É claro que os povos indígenas merecem amplos e intermináveis reparos pelo que sofreram e ainda sofrem pelas mãos da chamada civilização. Têm direito a permanecer onde possam preservar sua cultura, seus costumes e seu modos de vida, se quiserem, porque a maioria deles quer mesmo televisão e computador. Mas o poder público exagerou, talvez por sentimento de culpa, nos tempos do governo Fernando Collor. Reservas menores e até separadas, pois são múltiplas as etnias locais, quem sabe teriam resolvido a questão.

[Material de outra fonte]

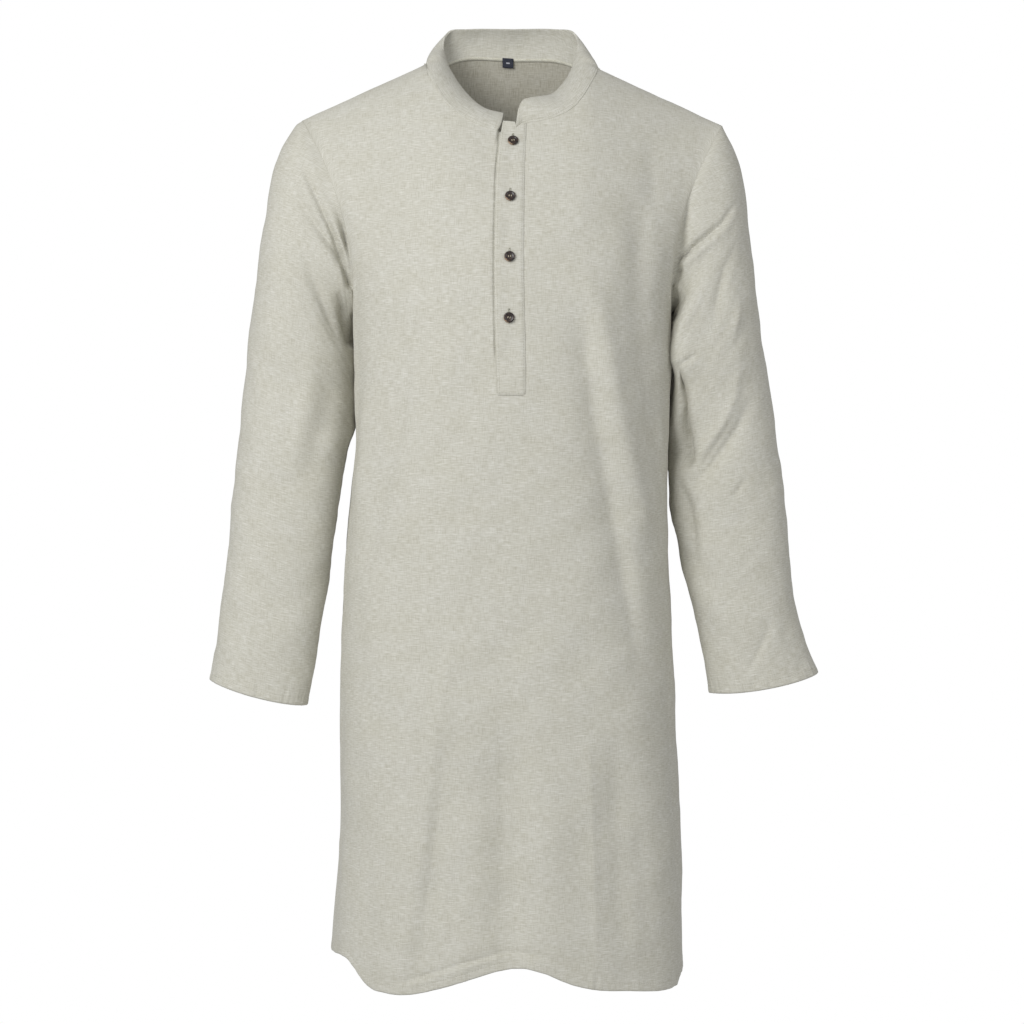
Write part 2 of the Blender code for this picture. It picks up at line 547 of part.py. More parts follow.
def drawn_back(edge, beside, normals, thickness=CLOTH, seam=SEAM):
    """An edge moved off its seam, far enough that its wall clears a neighbour that has these normals."""
    step = beside - edge
    step /= np.linalg.norm(step, axis=-1, keepdims=True)
    bend = np.maximum(0, -(step * normals).sum(axis=-1, keepdims=True))
    return edge + step * (seam + thickness * bend)


# The front keeps its edges, and the back, the sleeves and the collar draw back from them.
front = panel_grid(front=True)
back = panel_grid(front=False)
front_normals, back_normals = grid_normals(front), grid_normals(back)
back_edges = back.copy()
back_edges[:, 0] = drawn_back(back[:, 0], back[:, 1], front_normals[:, -1])
back_edges[:, -1] = drawn_back(back[:, -1], back[:, -2], front_normals[:, 0])
for outer in range(SHOULDER_COLUMNS + 1):
    for at_back, at_front in ((outer, -1 - outer), (-1 - outer, outer)):
        back_edges[-1, at_back] = drawn_back(
            back_edges[-1, at_back], back_edges[-2, at_back], front_normals[-1, at_front], FACET_ROOM * CLOTH
        )

slot_columns = (front.shape[1] // 2 - 1, front.shape[1] // 2)
slot = {(r, c) for r in range(HEM_ROWS - SLOT_ROWS, HEM_ROWS + CHEST_ROWS) for c in slot_columns}
cloth_object("front", front, CLOTH, LINEN, left_out=slot)
cloth_object("back", back_edges, CLOTH, LINEN)

for name, side, rings, folds in (
    ("sleeve_right", -1, SLEEVE_RIGHT, SLEEVE_RIGHT_FOLDS),
    ("sleeve_left", 1, SLEEVE_LEFT, SLEEVE_LEFT_FOLDS),
):
    sleeve = sleeve_grid(side, rings, folds)
    at_front, at_back = (-1, 0) if side > 0 else (0, -1)
    armhole = np.concatenate([
        front_normals[HEM_ROWS:, at_front],
        back_normals[HEM_ROWS + 1:-1, at_back][::-1],
    ])
    sleeve[0] = drawn_back(sleeve[0], sleeve[1], armhole)
    cloth_object(name, sleeve[:, ::-side], CLOTH, LINEN, closed=True)

# The band stands on the neckline, from the wearer's left end of it round the back to the right end.
neck_columns = slice(SHOULDER_COLUMNS, -SHOULDER_COLUMNS)
swings = np.linspace(COLLAR_TOP[-1].swing, COLLAR_TOP[0].swing, COLLAR_COLUMNS + 1)
base_x = NECK_HALF * np.sin(np.radians(swings))
base, base_normals = (
    np.stack([
        np.where(
            np.abs(swings) > 90,
            np.interp(base_x, front[-1, neck_columns, 0], at_front[-1, neck_columns, axis]),
            np.interp(base_x, back[-1, neck_columns, 0][::-1], at_back[-1, neck_columns, axis][::-1]),
        )
        for axis in range(3)
    ], axis=-1)
    for at_front, at_back in ((front, back), (front_normals, back_normals))
)
top_x, top_y, top_z, bulge = (
    spline(swings, [point.swing for point in COLLAR_TOP], [getattr(point, column) for point in COLLAR_TOP])
    for column in ("x", "y", "z", "bulge")
)
top = np.stack([top_x, top_y, top_z], axis=-1)
rise = np.linspace(0, 1, COLLAR_ROWS + 1)[:, None, None]
collar = base + (top - base) * rise
collar += grid_normals(collar) * (bulge[:, None] * 4 * rise * (1 - rise))
collar[0] = drawn_back(base, collar[1], base_normals, FACET_ROOM * COLLAR_CLOTH, COLLAR_SEAM)
cloth_object("collar", collar, COLLAR_CLOTH, LINEN)


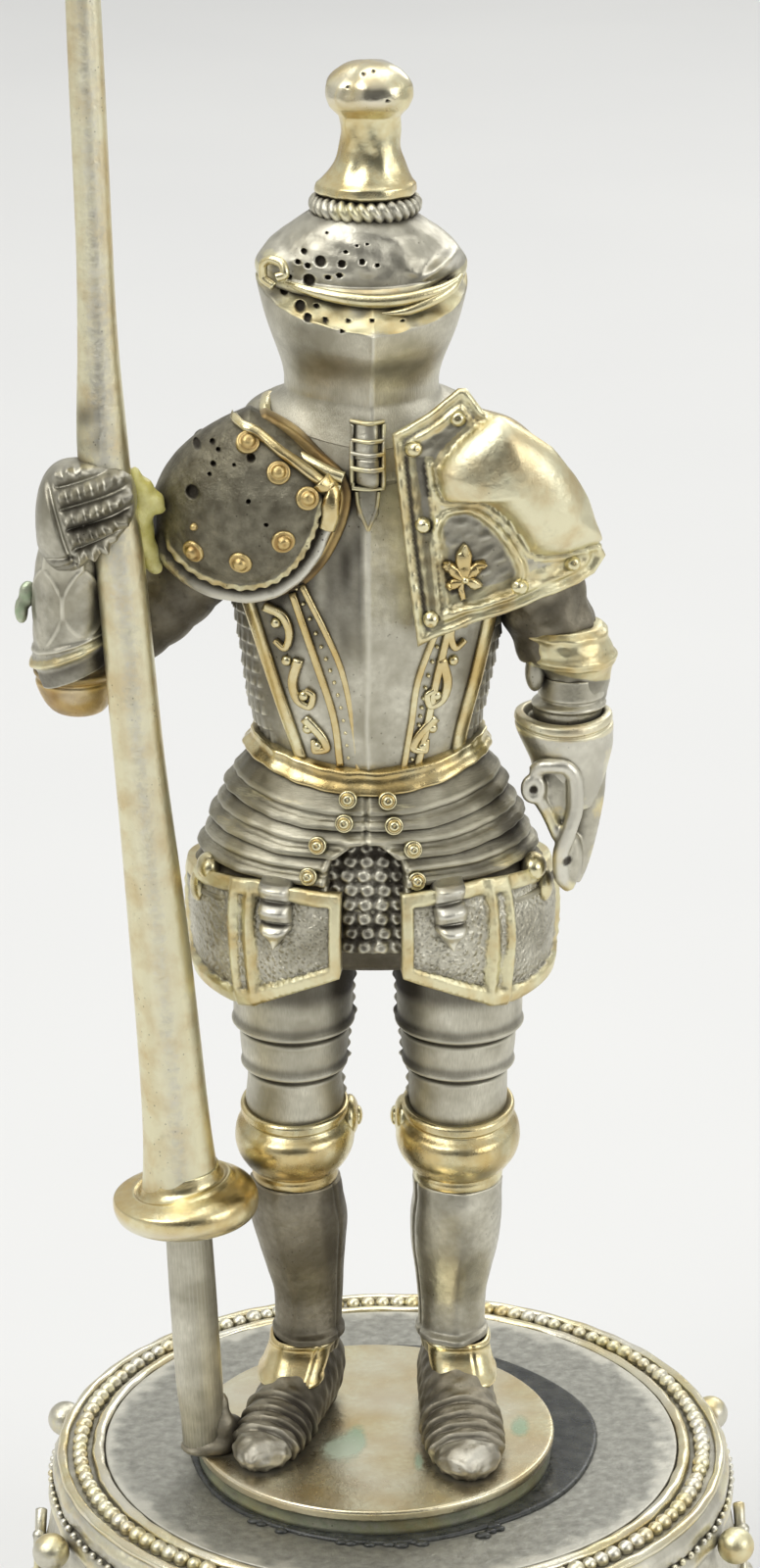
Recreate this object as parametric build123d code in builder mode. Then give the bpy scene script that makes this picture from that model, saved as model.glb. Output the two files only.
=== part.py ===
"""Parcel-gilt knight in jousting armour, standing with a lance on a round pedestal.

Millimetres, +Z up. The origin is the centre of the pedestal's underside. The figure
faces -Y, so its right hand, which holds the lance, is on the -X side.
"""

import os
from math import atan2, degrees, hypot

from build123d import *

# ---------------------------------------------------------------- driving dimensions
PEDESTAL_H = 16.0
PEDESTAL_FOOT_R = 17.4
PEDESTAL_WAIST_R = 15.3
PEDESTAL_WAIST_H = 9.0
SHOULDER_R = 14.9
WALL = 1.4
TOP_PLATE_R = 12.6
TOP_PLATE_T = 1.0
RIM_LEDGE_H = PEDESTAL_H - 0.3
INNER_WIRE_R = 12.95
BEAD_RING_R = 13.72
OUTER_WIRE_R = 14.5
WIRE_R = 0.32
BEAD_R = 0.29
BEAD_COUNT = 138
LOWER_BEAD_R = 0.3
LOWER_BEAD_COUNT = 146
LOWER_BEAD_H = PEDESTAL_H - 1.2
BOSS_COUNT = 8
BOSS_R = 0.75
BOSS_H = 13.6
BOSS_START_ANGLE = 26

ADHESIVE_R = 9.1
ADHESIVE_T = 0.7
FOOTPLATE_R = 7.87
FOOTPLATE_T = 0.6
FOOTPLATE_CENTRE = (-0.73, -1.2)
GROUND = PEDESTAL_H + ADHESIVE_T + FOOTPLATE_T

BODY_X = -0.95  # the trunk's centre line
HELM_X = -1.2

SABATON_H = 3.6
GREAVE_TOP = 11.3
POLEYN_TOP = 15.6
CUISSE_TOP = 21.0
FAULD_BOTTOM = 24.9
FAULD_TOP = 30.3
FAULD_LAMES = 4
TASSET_BOTTOM = 20.3
WAIST_TOP = 31.6
TRUNK_TOP = 43.6
COLLAR_TOP = 46.2
BEVOR_TOP = 51.0
SKULL_TOP = 53.4
TORSE_TOP = 54.2
FINIAL_TOP = 59.6
FINIAL_BALL_R = 1.72
FINIAL_NECK_R = 1.25

MAIL_FRONT = 5.0
MAIL_W = 3.2
MAIL_TOP = 28.2
MAIL_BOTTOM = 22.6
STRAP_FRONT = 5.9
STRAP_OFFSET = 3.5
STRAP_H = 25.4
STRAP_L = 3.4
FAULD_RIVETS = [(BODY_X + side * off, y, h)
                for off, y, h in ((0.85, -4.1, 29.9), (1.05, -4.5, 28.8), (1.95, -4.7, 27.6), (2.3, -5.0, 26.2))
                for side in (-1, 1)]

RIGHT_HEEL, RIGHT_TOE = (-3.4, 1.5), (-6.0, -5.7)
LEFT_HEEL, LEFT_TOE = (2.75, 2.3), (3.5, -6.6)

BAND_FRONT = 3.9
BAND_L = 8.0
CHEST_STRAP_FRONT = 4.3
CHEST_STRAP_H = 43.2
CHEST_STRAP_L = 4.6

RIGHT_SHOULDER = (-6.0, -0.5, 41.0)
LEFT_SHOULDER = (4.4, -0.4, 41.2)
PAULDRON_R = 4.0
PAULDRON_RIVETS = [(-5.7, -4.1, 43.0), (-4.4, -4.2, 42.2), (-3.6, -4.0, 41.4), (-4.4, -4.2, 39.6),
                   (-6.1, -4.3, 39.3), (-8.0, -3.9, 39.5)]
GUARD_PLATE_FRONT = 4.75
GUARD_PLATE_T = 1.6
GUARD_PLATE = [(0.2, 45.2), (2.6, 47.0), (4.0, 46.0), (2.2, 43.4), (2.8, 42.2), (8.2, 40.0), (7.9, 38.6),
               (4.4, 37.8), (1.2, 36.6)]
GUARD_RIVETS = [(0.9, -4.75, 44.7), (1.2, -4.75, 41.7), (1.5, -4.75, 38.0), (7.2, -4.75, 39.6), (2.6, -4.75, 46.2)]
ORNAMENT_CENTRE = (2.9, -4.75, 40.0)

RIGHT_ARM_ROOT = (-7.0, 0.2, 39.6)
RIGHT_ELBOW = (-12.6, -0.4, 34.6)
RIGHT_WRIST = (-13.0, -3.3, 40.2)
RIGHT_FIST = (-12.2, -3.6, 41.9)
FIST_R = 2.2
ELBOW_R = 2.0
SHOULDER_ADHESIVE = (-9.9, -2.6, 41.0)

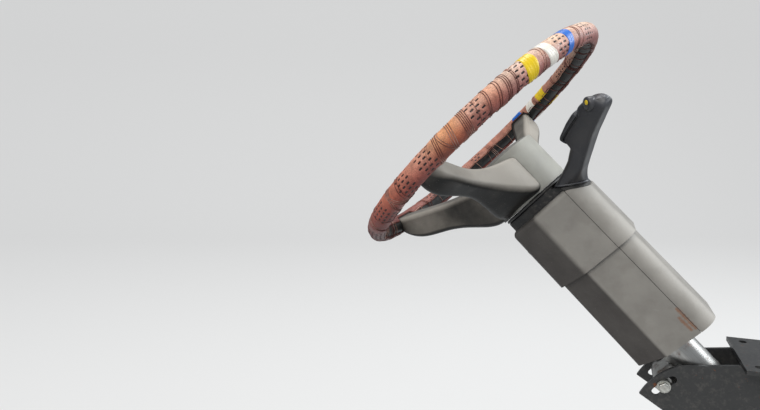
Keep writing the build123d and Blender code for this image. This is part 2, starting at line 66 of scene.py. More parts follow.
def as_way(local):
    """A part-frame direction: up, left and along shares times the column's directions, summed."""
    return local[0] * rim_way + local[1] * left_way + local[2] * shaft_way


def on_column(up, left, along):
    """Part-frame points: the middle plus each millimetre distance times its direction, summed."""
    up, left, along = np.broadcast_arrays(up, left, along)
    steps = up[..., None] * rim_way + left[..., None] * left_way + along[..., None] * shaft_way
    return wheel_middle + steps * MM


print("wheel middle", wheel_middle.round(4), "shaft way", shaft_way.round(4))

# %% [markdown]
# The camera looks up at the wheel from the driver's right. Its place and lens were solved from the rim's
# outline, so the rim, shrouds and lever land where they do in the photograph.

# %% Camera
CAMERA_PLACE = np.array([0.1854, -0.9225, 0.0071])
CAMERA_TURN = 21.13
CAMERA_DIP = 6.752
SENSOR_WIDTH = 36.0
FOCAL_LENGTH = 27.515
scene = bpy.context.scene
lens = bpy.data.cameras.new("camera")
lens.sensor_width = SENSOR_WIDTH
lens.lens = FOCAL_LENGTH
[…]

O diabo é que a situação prestou-se a explorações variadas, em especial por ONGs estrangeiras, financiadas por multinacionais empenhadas em transformar aquelas tribos indígenas, sob a guarda da soberania brasileira, em nações independentes. Logo algum organismo internacional sério ou fajuto as reconheceria e uma dessas grandes potências do Hemisfério Norte se encarregaria de "protegê-las", ou seja, de explorar suas riquezas minerais.
Suspender a expulsão dos plantadores de arroz não é solução, o problema continua, até pelo estímulo das ONGs dos índios, para que tomem pela força aquilo que o governo lhes prometeu. A hora seria de bom senso, sem precipitações. Mas já que falamos em expulsões, que tal botar para fora do território nacional quantos estrangeiros lá se encontram incentivando o conflito?